Where I’m from, they like Detroit music. It’s strategic, really. It’s the way I look at life in general. Going back to the times where gladiators were fighting in the ring. You gotta win the crowd to win your freedom. Freedom is liberation to live how you wanna live. It’s the same thing the gladiators fought for; they fought for their freedom and to entertain the people. They might throw a bow and arrow down there one day and say you gotta kill somebody with that; you gotta do it in order to win the crowd. You win the crowd; you win your freedom. I pay attention to what people taking to and try to use it to my advantage.
Do you feel close to the kind of artistic freedom you want right now?
I’m still fighting. They know who I am, though. They coming to the arena to watch me.
Well, you’ve made some kinda progress. Fellow Louisville spitter Jack Harlow is featured on your song “The Department,” and you two just performed “Route 66” from his latest album, That’s What They All Say on Jimmy Kimmel.
Thank you. I didn’t realize how big that was until other people was telling me about it. I caught on to Jack when he was already going. I didn’t grow up with him or nothing like that, but Jack just a genuine person; what you see is what you get. He’s not tryna be anybody else. I’d do anything for Jack.
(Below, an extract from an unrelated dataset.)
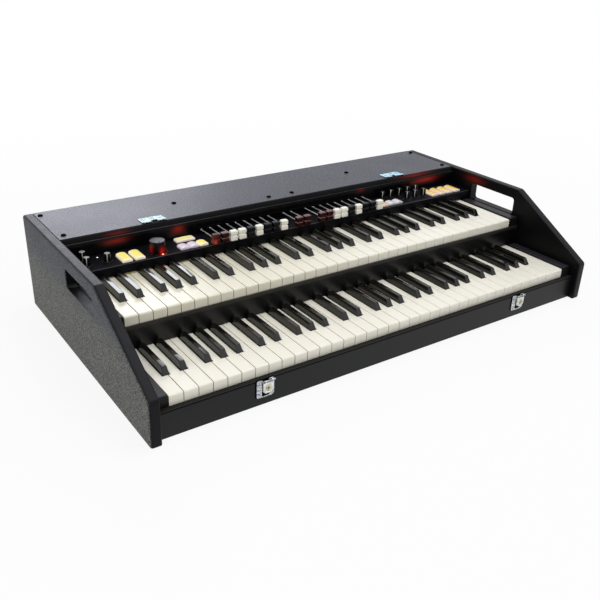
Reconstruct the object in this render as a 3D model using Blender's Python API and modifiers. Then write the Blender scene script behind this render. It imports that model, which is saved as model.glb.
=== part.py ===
"""Two-manual drawbar organ, modelled as separate pieces. Metres, +Z up, front towards -Y."""
import math

import bmesh
import bpy
from mathutils import Matrix, Vector

# Driving dimensions, in metres

FIT_GAP = 0.0003  # between pieces that touch
NEAR = 0.00001  # for telling which points lie on a face

# Keys
NATURAL_COUNT = 36
KEY_PITCH = 0.0235
KEY_SPACE = 0.001
KEY_LENGTH = 0.235
KEY_SHOWN = 0.140  # length of a natural in front of the piece above it
KEY_FACE_SHOWN = 0.016  # height of a natural's front above the strip before it
KEY_NOSE_DEPTH = 0.012
KEY_NOSE_HEIGHT = 0.020
KEY_BODY_HEIGHT = 0.012
KEY_NOSE_RADIUS = 0.003
KEY_TAIL = 0.018  # of a key behind its pivot
KEY_DIP = 0.010
SHARP_SETBACK = 0.051
SHARP_BACK_GAP = 0.0025  # from a sharp's block to the piece above its key
SHARP_STEP = 0.0005  # a sharp's bar lies under the naturals' tops
SHARP_HEIGHT = 0.0115
SHARP_BASE_WIDTH = 0.0116
SHARP_TOP_WIDTH = 0.0080
SHARP_NOSE_RUN = 0.007
SHARP_TAIL_RUN = 0.002
SHARP_SPACE = 0.0011
SHARP_SHIFTS = {0: -0.0025, 1: 0.0030, 3: -0.0033, 4: 0.0, 5: 0.0035}  # by natural in the octave
LIVE_OCTAVE = 2  # octave of the upper manual whose keys are single pieces

# Manuals
MANUAL_MARGIN = 0.0051  # of the upper naturals' fronts behind the shown part of the lower keys
MANUAL_RISE = 0.0562
MANUAL_AIR = 0.0025  # between the lower sharps and the upper chassis
LOWER_TOP = 0.0625  # height of the lower naturals
PIVOT_RADIUS = 0.0025
PIVOT_RAIL_DEPTH = 0.016
PIVOT_RAIL_HEIGHT = 0.008
PIVOT_AIR = 0.0015
PIVOT_BITE = 0.001  # how far pieces reach into each other where they are one
CHASSIS_SHEET = 0.0025
CHASSIS_WALL = 0.010
STOP_SPACE = 0.012  # from a key's nose to the stop rail
CHEEK_WIDTH = 0.0205
CHEEK_GAP = 0.0015
CHEEK_RISE = 0.0025
CHEEK_EDGE = 0.0015
CHEEK_BACK_GAP = 0.001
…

Louisville’s profile within rap has grown exponentially over the course of the last few years. Where do you see yourself within the scene?
I feel like I’m a pioneer. Whether people fuck with me or not, people gotta respect the shit. And they do.
What’s one aspect of the Louisville scene you wish more people understood and appreciated?
We ain’t even country. Louisville’s a real big city. If that’s understood, I think everything’s gonna be everything. I just think we’re gonna keep getting better and better. As long as we keep delivering on the music side, that’s what matters the most. Everything else’ll work itself out.